Standout track, “Rex Nemorensis (King of the Grove),” is named for the priest of the Roman Goddess Diana, who attained his position by slaying the prior incumbent, and held it by preemptively murdering any who attempted to unseat him. The track begins with a 1975 recording of renowned horror/mythical actor Sir Christopher Lee discussing Satanic ceremonies, and curtails his sermon with an infernal instrumental curtain-raiser. Thundering Hooves incorporate critical minor chords within their construct’s skeleton, and caulk the blackened masonry together with oozing riffs. The spoken discussion returns later in the track, overlaying despondent distortion much like an Inquisition track, before echoed growls reverberate into silence.
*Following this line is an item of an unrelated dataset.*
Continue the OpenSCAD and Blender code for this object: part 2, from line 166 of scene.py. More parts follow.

Rex Nemorensis (4:56 - 9:08) Thundering Hooves - Vestiges (Full Album) - YouTube
The second half of Vestiges raises the more experimental rooms of the blackened castle. Fourth track “Mara” explores lofty chambers with ghostly notes before sculpting a soot-infested riff-dungeon with cursed chisels. This track showcases extreme cadence variations as well: some of the evil laborers work at breakneck speed, blast-beating new caverns with explosive charges, while others proceed slowly, as if preparing for a melancholic funeral dirge. “Pallid Gaze” opens with midtempo precision, progressing to choppier rhythm and split power chords, allowing thunderous bass to ripple beneath the surface – a bubbling mixture of molten metal reacting to the blacksmith’s fire. Unlike a lesser smith merely forging weapons into shape, Michael B. flexes and contorts strings of nickel-plated steel to create cataclysmically cosmic tones.
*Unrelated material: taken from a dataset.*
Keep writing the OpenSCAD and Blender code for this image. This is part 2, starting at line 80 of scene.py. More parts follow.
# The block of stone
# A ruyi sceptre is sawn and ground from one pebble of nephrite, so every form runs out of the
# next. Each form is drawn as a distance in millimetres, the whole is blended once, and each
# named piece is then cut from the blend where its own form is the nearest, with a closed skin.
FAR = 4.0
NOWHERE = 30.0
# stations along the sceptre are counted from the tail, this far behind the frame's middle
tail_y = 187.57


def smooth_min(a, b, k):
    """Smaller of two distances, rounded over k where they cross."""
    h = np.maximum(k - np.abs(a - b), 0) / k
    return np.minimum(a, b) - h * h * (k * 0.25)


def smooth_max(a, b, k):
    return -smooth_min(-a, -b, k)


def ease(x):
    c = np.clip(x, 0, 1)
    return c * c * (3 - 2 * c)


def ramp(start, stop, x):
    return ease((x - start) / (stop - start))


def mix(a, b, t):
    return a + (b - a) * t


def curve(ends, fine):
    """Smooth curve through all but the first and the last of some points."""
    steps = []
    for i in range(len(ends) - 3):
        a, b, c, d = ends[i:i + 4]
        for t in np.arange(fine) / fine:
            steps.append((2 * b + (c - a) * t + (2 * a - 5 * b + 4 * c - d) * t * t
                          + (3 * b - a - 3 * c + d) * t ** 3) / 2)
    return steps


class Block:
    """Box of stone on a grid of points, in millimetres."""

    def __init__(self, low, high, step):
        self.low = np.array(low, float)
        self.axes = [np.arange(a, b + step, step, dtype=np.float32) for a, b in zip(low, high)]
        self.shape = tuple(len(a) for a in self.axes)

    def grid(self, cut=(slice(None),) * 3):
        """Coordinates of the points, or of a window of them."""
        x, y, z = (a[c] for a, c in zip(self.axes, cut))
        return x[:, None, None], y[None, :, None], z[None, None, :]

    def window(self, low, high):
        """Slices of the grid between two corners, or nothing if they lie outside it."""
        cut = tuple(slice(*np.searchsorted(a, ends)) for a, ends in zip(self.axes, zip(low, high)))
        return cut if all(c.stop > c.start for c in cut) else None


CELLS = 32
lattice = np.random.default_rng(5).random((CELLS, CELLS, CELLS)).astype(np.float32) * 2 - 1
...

As the massive build nears completion, the architects gather around an epic bonfire smoldering in the great hall, ready to commence the final ritual of the ceremony: concluding track “Vestiges.” As the inferno rages on, nefariously voltaic riffs seal the development with the Sigil of the Baphomet. Unhinged chaos propagates through the build, culminating in a seismic solo registering off the scale, rupturing the very foundation of the wicked shrine to Satan. The mighty pillars crumble from the shockwave of Daniel B.’s tectonic percussion. The blackened ashes of the churlish blaze slowly levitate to the heavens and the forsaken temple collapses into the widening fissure, leaving only a trace of what once was.
Vestiges is an absolutely enthralling edifice of modern blackened heavy metal. Utilizing tools of death and doom metal, yet maintaining studied architectural loyalty to medieval gothic themes, Thundering Hooves delivers an unholy Satanic inner sanctum worthy of multiple pilgrimages.